Visiting Research Student status at LSE allows research students at other universities to spend up to one academic session at the School at the discretion of the department concerned. A supervisor is assigned to every Visiting Research Student.

Visiting Research Students in the Department of Media and Communications need to be research and doctoral students registered at another university and wishing to undertake some aspect of their research in the UK. Certain seminars and classes can be attended subject to the advice and approval of the supervisor and teachers concerned. All courses take place in the first two terms – taught course attendance is entirely optional. A full transcript of studies can be produced at the end of the period of study.

How to apply

The application procedure is to apply for the MPhil/PhD (as detailed in the Graduate Prospectus) but to use the application code for visiting status - P4E1  - Visiting Research Student in Media and Communications.

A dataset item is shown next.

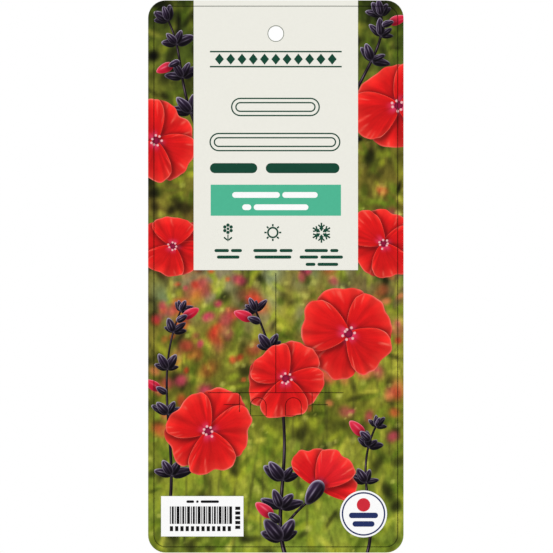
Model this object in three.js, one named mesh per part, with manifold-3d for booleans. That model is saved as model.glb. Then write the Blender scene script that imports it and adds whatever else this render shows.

You should provide, as part of your application, a written proposal of no more than 2000 words, which gives details of your proposed research question(s), the relevant literature and previous research in the field, research methods used and theoretical/conceptual framework to be adopted. In addition to this, it is required that prospective Visiting Research Students outline the progress made in their PhD project and the reasons for the proposed visit to the Department of Media and Communications. This will enable us to make an informed decision about the proposal and it is equally important to establish if there are appropriate supervisors for your planned research (you will normally be allocated two supervisors). Faculty cannot be expected to provide feedback on proposals and students should submit a proposal that fully covers the elements required. However, it is advisable that prospective Visiting Research Students seek agreement from potential supervisors prior to submitting their official application.

The department also require proof of Visiting Research Students' ability to work at the required level in English, as well as two academic references, one of which must be from your current principal PhD supervisor.